Bu felsefenin yazılı mirası yanında en önemli kanıtı bugün hala Hindistan da ayakta duran Tantra mağbetleridir. Bütün bu mağbetlerdeki freskler, röliyefler ve heykellerde tabu olmaksızın cinselliğin kadın erkek arasındaki ve hatta kadınlar arasındaki birleşme şekilleri Tanrısal bir yücelti içinde dişi ve erkek tanrı ve tanrıçanın birleşmesiyle birliğe yani yin,yan kın birleşmesini sembolize eder. Bun mağbetlerin en önemlileri cinsel birleşme pozisyonları içeren insan boyundaki heykellerle bezenmiş Khajuraho ve Mattamayuras mabetleridir. Orta Hindistan’da bulunan bu mabetlerden başka Rajastan,Assam, Bengal, Mahaşa ve güney Hindistan’da bazı bölgelerde beş bin yıldır bu öğretinin merkezi mabetler vardır.
M.S 5. Yüzyıldan itibaren Hinduizm ve Budizm üzerinde de Tantra öğretisinin etkileri olduğu şüphesizdir. Bazı araştırmacılara göre Ananga-Ranga, Kularnava ve Kamasutra Tantra ile ve onun içinde gelişmiş yöntem ve tekniklerdir. Kamasutra kayıtlara göre M.S 4. Yüzyılda değişik gruların ve yazarların cinsellikle ilgili 12 bölümü bir araya getirmesiyle oluşmuştur. Kamasutra’da oldukça bedensel beceri isteyen cinsel birleşme teknikleri vardır. Bunlardan zevk alabilmek ve başarılı olabilmek için Tantra’nın diğer ritüellerinde önerildiği gibi kişilerin bir sabah seansı ile günün ilk boşalımı veya orgazmına ulaştıktan sonra öğleden sonra yapılacak yani eşlerin doyumlu oldukları zaman yapacakları bir tekniktir. Bunu deneyenler doyumlu oldukları zaman bu tekniklerden daha fazla zevk alacaklarını göreceklerdir.
Hem kamasutrada olsun hem de Tantra’nın diğer ritüellerinde geleneksel otoriteye karşı cinsel tabuların olmadığı bir ortam vardır.
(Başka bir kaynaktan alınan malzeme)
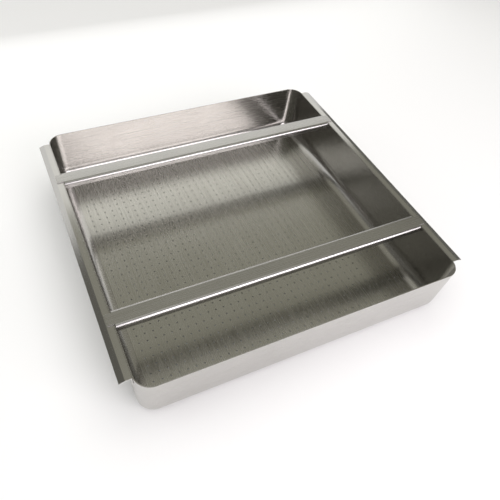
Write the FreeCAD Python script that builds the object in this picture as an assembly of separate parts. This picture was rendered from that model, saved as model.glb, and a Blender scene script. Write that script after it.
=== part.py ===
import FreeCAD, Part
import math
import os

# Perforated basket tray with two slide bars, for the bowl of a dish table.
# Millimetres. Z is up, X runs along the slide bars, Y runs from front to back.
# The origin is on the ground, under the middle of the basket.

# Sheet metal gauges.
SHEET = 1.5               # walls, rails and slide bars
FLOOR_SHEET = 1.2         # perforated floor

# Basket shell, measured on its outer faces.
BODY_WIDTH = 500.0        # square, across the rim
RIM_HEIGHT = 91.5         # underside to the raw edge of the rim
DRAFT = math.radians(2.4)  # the walls lean outwards going up
CORNER_RADIUS = 24.0      # upright corners
COVE_RADIUS = 20.0        # wall into floor, outer face
LEDGE_WIDTH = 9.0         # flat margin that carries the perforated floor

# Perforated floor.
FLOOR_CLEARANCE = 0.8     # between the panel's edge and the foot of the cove
HOLE_DIAMETER = 2.4
HOLE_PITCH = 12.7
HOLES_EACH_WAY = 35

# Side rails: a leg down the wall, a flat flange and a lip that slopes down.
# The corner between leg and flange is welded to the rim and ground flush, so it stays sharp.
RAIL_LENGTH = 459.0
RAIL_LEG = 16.0
FLANGE_REACH = 8.7        # wall's outer face to the lip's bend
LIP_REACH = 8.3
LIP_DROP = 3.0
RAIL_BEND_INSIDE = 1.0
RAIL_BEND_OUTSIDE = RAIL_BEND_INSIDE + SHEET

# Slide bars: channels that open downwards, with a flat tab at each end.
BAR_WIDTH = 28.0
BAR_DEPTH = 11.0
BAR_BEND_OUTSIDE = 5.0
BAR_WALL_GAP = 0.6        # channel's end to the inner face of the wall
TAB_LAP = 8.0             # tab's reach over the rail's flange
FRONT_BAR_Y = -142.0
REAR_BAR_Y = 138.0

PARTS = "parts"


def rounded_square(half, radius, z):
    """Closed wire of a square of half-width `half` with round corners."""
    flat = half - radius
    mid = flat + radius * math.cos(math.radians(45))
    edges = []
    for turn in range(4):
        angle = math.radians(90 * turn)

        def at(x, y):
            return FreeCAD.Vector(
                x * math.cos(angle) - y * math.sin(angle),
                x * math.sin(angle) + y * math.cos(angle),
                z,
            )

        edges.append(Part.LineSegment(at(half, -flat), at(half, flat)).toShape())
        edges.append(Part.Arc(at(half, flat), at(mid, mid), at(flat, half)).toShape())
    return Part.Wire(edges)


def wall_half(z, inset=0.0):
    """Half-width of the wall at height z, `inset` in from its outer face."""
    return BODY_WIDTH / 2 - (RIM_HEIGHT - z) * math.tan(DRAFT) - inset / math.cos(DRAFT)


def leaning_tub(floor_z, top_z, inset):
    """Solid tub with leaning walls and a round edge at its foot."""
    radius = CORNER_RADIUS - inset
    low = rounded_square(wall_half(floor_z, inset), radius, floor_z)
    high = rounded_square(wall_half(top_z, inset), radius, top_z)
    tub = Part.makeLoft([low, high], True, True)
    foot = [e for e in tub.Edges if e.BoundBox.ZMax < floor_z + 0.01]
    return tub.makeFillet(COVE_RADIUS - inset, foot)


def floor_half():
    """Half-width of the flat floor inside the cove."""
    inner_radius = COVE_RADIUS - SHEET
    lean = math.tan(math.pi / 4 - DRAFT / 2)
    return wall_half(SHEET, SHEET) - inner_radius * lean


def basket_shell():
    """Four leaning walls, the cove and the ledge around the open floor."""
    outer = leaning_tub(0.0, RIM_HEIGHT, 0.0)
    inner = leaning_tub(SHEET, RIM_HEIGHT + 5.0, SHEET)
    opening_half = floor_half() - LEDGE_WIDTH
    opening = Part.Face(rounded_square(opening_half, 4.0, -1.0))
    opening = opening.extrude(FreeCAD.Vector(0, 0, SHEET + 2.0))
    return outer.cut(inner).cut(opening)


def floor_panel():
    """Flat sheet on the ledge, with a straight grid of round holes."""
    half = floor_half() - FLOOR_CLEARANCE
    corner = CORNER_RADIUS - COVE_RADIUS - FLOOR_CLEARANCE
    outline = rounded_square(half, corner, SHEET)
    first = -HOLE_PITCH * (HOLES_EACH_WAY - 1) / 2
    downwards = FreeCAD.Vector(0, 0, -1)
    holes = []
    for row in range(HOLES_EACH_WAY):
        for column in range(HOLES_EACH_WAY):
            centre = FreeCAD.Vector(first + column * HOLE_PITCH, first + row * HOLE_PITCH, SHEET)
            hole = Part.Wire([Part.Circle(centre, downwards, HOLE_DIAMETER / 2).toShape()])
            holes.append(hole)
    face = Part.Face([outline] + holes)
    return face.extrude(FreeCAD.Vector(0, 0, FLOOR_SHEET))


def round_bends(solid, bends, direction):
    """Round the long edges that pass through the given section points."""
    for point, radius in bends:
        edges = []
        for edge in solid.Edges:
            start, end = edge.Vertexes[0].Point, edge.Vertexes[-1].Point
            along = abs((end - start).dot(direction))
            offset = start - point
            off_axis = (offset - direction * offset.dot(direction)).Length
            if along > 50.0 and off_axis < 0.01:
                edges.append(edge)
        solid = solid.makeFillet(radius, edges)
    return solid


def right_rail():
    """Side rail against the outer face of the right wall."""
    top = RIM_HEIGHT
    under = top - SHEET
    foot = top - RAIL_LEG
    bend_x = BODY_WIDTH / 2 + FLANGE_REACH
    lip_angle = math.atan2(LIP_DROP, LIP_REACH)
    lip_x, lip_z = bend_x + LIP_REACH, top - LIP_DROP
    under_bend_x = bend_x - SHEET * math.tan(lip_angle / 2)
    leg_x = wall_half(foot)
    thick = SHEET / math.cos(DRAFT)
    section = [
        (BODY_WIDTH / 2, top),
        (bend_x, top),
        (lip_x, lip_z),
        (lip_x - SHEET * math.sin(lip_angle), lip_z - SHEET * math.cos(lip_angle)),
        (under_bend_x, under),
        (wall_half(under) + thick, under),
        (leg_x + thick, foot),
        (leg_x, foot),
    ]
    y = -RAIL_LENGTH / 2
    points = [FreeCAD.Vector(x, y, z) for x, z in section]
    face = Part.Face(Part.makePolygon(points + points[:1]))
    rail = face.extrude(FreeCAD.Vector(0, RAIL_LENGTH, 0))
    bends = [
        (points[1], RAIL_BEND_OUTSIDE),
        (points[4], RAIL_BEND_INSIDE),
        (points[5], RAIL_BEND_INSIDE),
    ]
    return round_bends(rail, bends, FreeCAD.Vector(0, 1, 0))


def left_rail():
    """Mirror image of the right rail."""
    return right_rail().mirror(FreeCAD.Vector(0, 0, 0), FreeCAD.Vector(1, 0, 0))


def slide_bar(centre_y):
    """Channel between the walls, with tabs over the rim and the flanges."""
    half = BAR_WIDTH / 2
    under = RIM_HEIGHT
    top = under + SHEET
    foot = top - BAR_DEPTH
    reach = wall_half(foot, SHEET) - BAR_WALL_GAP
    section = [
        (-half, foot),
        (-half, top),
        (half, top),
        (half, foot),
        (half - SHEET, foot),
        (half - SHEET, under),
        (SHEET - half, under),
        (SHEET - half, foot),
    ]
    points = [FreeCAD.Vector(-reach, centre_y + y, z) for y, z in section]
    face = Part.Face(Part.makePolygon(points + points[:1]))
    channel = face.extrude(FreeCAD.Vector(2 * reach, 0, 0))
    bends = [
        (points[1], BAR_BEND_OUTSIDE),
        (points[2], BAR_BEND_OUTSIDE),
        (points[5], BAR_BEND_OUTSIDE - SHEET),
        (points[6], BAR_BEND_OUTSIDE - SHEET),
    ]
    channel = round_bends(channel, bends, FreeCAD.Vector(1, 0, 0))
    tab_half = BODY_WIDTH / 2 + TAB_LAP
    flat = half - BAR_BEND_OUTSIDE
    corner = FreeCAD.Vector(-tab_half, centre_y - flat, under)
    tabs = Part.makeBox(2 * tab_half, 2 * flat, SHEET, corner)
    return channel.fuse(tabs).removeSplitter()


def export(name, shape):
    """Write one sub-part and print its volume."""
    solid = shape.Solids[0] if len(shape.Solids) == 1 else shape
    solid.exportStep(os.path.join(PARTS, name + ".step"))
    print(name, len(shape.Solids), "solid", round(shape.Volume), "mm3", "valid", shape.isValid())


def main():
    os.makedirs("parts", exist_ok=True)
    export("basket_shell", basket_shell())
    export("floor_panel", floor_panel())
    export("left_rail", left_rail())
    export("right_rail", right_rail())
    export("front_slide_bar", slide_bar(FRONT_BAR_Y))
    export("rear_slide_bar", slide_bar(REAR_BAR_Y))


main()
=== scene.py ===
"""The looks of a square stainless steel basket tray with two slide bars across its top.

Each sheet metal piece is a class that folds its own sheet, dresses it in a satin steel finish and
puts it in the place of the matching frame node. Sizes are in metres and come from the frame.
"""

import logging
import math
from collections.abc import Callable
from dataclasses import dataclass
from enum import Enum

import bmesh
import bpy
from mathutils import Matrix, Vector

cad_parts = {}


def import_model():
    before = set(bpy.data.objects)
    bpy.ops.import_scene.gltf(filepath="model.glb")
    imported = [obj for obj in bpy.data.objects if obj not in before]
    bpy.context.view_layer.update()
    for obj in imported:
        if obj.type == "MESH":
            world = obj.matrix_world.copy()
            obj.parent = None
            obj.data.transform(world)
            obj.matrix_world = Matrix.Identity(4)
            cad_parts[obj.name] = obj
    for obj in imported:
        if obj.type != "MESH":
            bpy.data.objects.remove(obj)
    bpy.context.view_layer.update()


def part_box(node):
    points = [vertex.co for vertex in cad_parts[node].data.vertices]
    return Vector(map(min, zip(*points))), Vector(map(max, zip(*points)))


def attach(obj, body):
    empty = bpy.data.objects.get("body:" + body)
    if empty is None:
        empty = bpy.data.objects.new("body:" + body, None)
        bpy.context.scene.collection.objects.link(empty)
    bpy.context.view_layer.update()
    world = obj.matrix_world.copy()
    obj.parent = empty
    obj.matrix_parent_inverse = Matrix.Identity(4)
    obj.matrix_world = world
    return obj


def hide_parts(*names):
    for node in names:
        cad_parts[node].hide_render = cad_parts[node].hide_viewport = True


LOG = logging.getLogger("basket_tray")
BODY = "root"

# Gauges of the sheets.
SHEET = 0.0015
FLOOR_SHEET = 0.0012

# Shell: lean of its walls, radii of its outer faces and the flat margin under the floor panel.
DRAFT = math.radians(2.4)
CORNER_RADIUS = 0.024
COVE_RADIUS = 0.020
LEDGE_WIDTH = 0.009

# Tolerances: points closer than SAME are one point, and those within NEAR lie on the same line.
SAME = 1e-6
NEAR = 1e-5


class Side(Enum):
    """Which side of the basket a piece is on, as the sign of X."""

    LEFT = -1
    RIGHT = 1


class Grain(Enum):
    """Direction of a sheet's brushed grain."""

    ALONG_X = "x"
    ALONG_Y = "y"


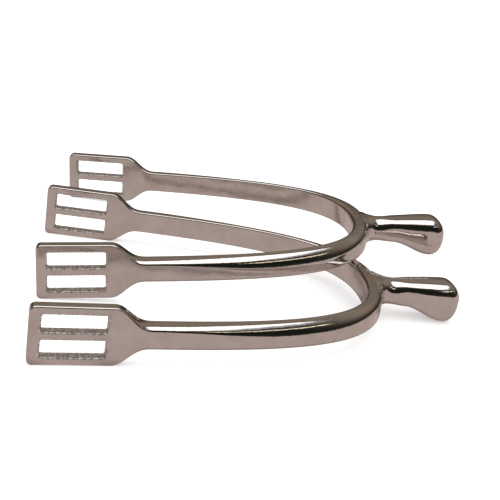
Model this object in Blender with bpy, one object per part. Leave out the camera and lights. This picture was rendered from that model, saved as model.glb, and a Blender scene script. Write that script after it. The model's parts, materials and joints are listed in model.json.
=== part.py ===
"""A pair of English riding spurs in polished stainless steel.

Each spur is a forged heel band, the yoke, with a slotted strap plate at each
open end, and a short drop-knob neck whose spigot is let into the heel.
The front spur stands level on its plates and its knob. The rear spur stands
on its plates and leans its heel on the front one, and it lifts straight off.

Spur axes: +X from the plates to the heel, +Y to the spur's left, +Z up, with
the origin midway between the middle bars of the two strap plates.
Units are metres.
"""

import math

import bmesh
import bpy
from mathutils import Matrix, Vector
from mathutils.bvhtree import BVHTree

MM = 0.001

# Strap plates
SLOT_LENGTH = 16.0 * MM
SLOT_HEIGHT = 4.7 * MM
MIDDLE_BAR = 2.15 * MM
OUTER_BAR = 2.2 * MM
END_BAR = 2.9 * MM
SHOULDER_BAR = 1.4 * MM
PLATE_THICKNESS = 3.0 * MM
PLATE_EDGE_ROUND = 0.45 * MM
PLATE_CORNER_ROUND = 1.5 * MM
PLATE_SPACING = 83.5 * MM  # between the plates' mid-planes, at the slots' middle
SPLAY = math.radians(5.9)  # each branch turns in this much towards the heel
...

Burada Hindistan’daki toplumu değişik katmanlara bölen kast sistemine karşı bir direnişin olduğu da şüphesizdir. Böyle bir oturuma katılan kişi hangi kasttan olursa olsun yani kendi içinde sınıflanan hangi toplumsal katmandan olursa olsun mabet içinde herkes eşit idi ve mabet içinde tabuların olmadığı sevgi ve cinselliğin enerjisinin yükseldiği ortamda yapılan her şey her dokunuş mabetin içinde kalıyor ve hiçbir şekilde mabedin dışına günlük yaşama taşınmıyordu.
Zaman içinde diğer inanç sistemlerinin Hindistan’da yayılması sonucu Tantra diğer felsefi ve inanç sistemleri ile uyuşmadığı için gizli yapılır bir öğreti haline dönüşüyordu. Batıda 19. Yüzyıldan sonra yayılmaya başlayan Tantra özellikle Fransız ihtilalinden sonra kilise ve devletin birbirinden kesin olarak ayrılması sonrası daha kolay gelişeceği bir ortam buluyordu. Türkiye gibi doğu ve batı kültürleri arasında olan ülkelerde ise insanlar hem kendi gelenekleri hem batıdan gelen davranış şekilleri içinde günlük gazetelere ve haftalık dergilere yansıdığı gibi grup seksi dahil pek çok şey yaptığı halde ve internette ülkemiz için eş değiştirme ve grup seks siteleri olduğu halde bu tür felsefi temeli olan Tantra gibi öğretiler bizim toplumumuzda duyduğumuz kadarı ile şimdiye kadar yer bulmamıştır.
Tantra 6. Ve 17. Yüzyıllar arasında Hindistan’ın asam ve Bengal bölgelerinde en yaygın ve etkin hale gelmiştir. Bu zamanlarda bazı Brahman toplulukları Budist Vajrayana kültü ve Mahayana budizmi tantrik pratiklerin etkisinde kalmıştır. Tantrik Budizm veya Budist Tantrizm diyebileceğimiz olgu Tibet’te gelişmiş ve Hindistan’daki Tantrayı da etkilemiştir.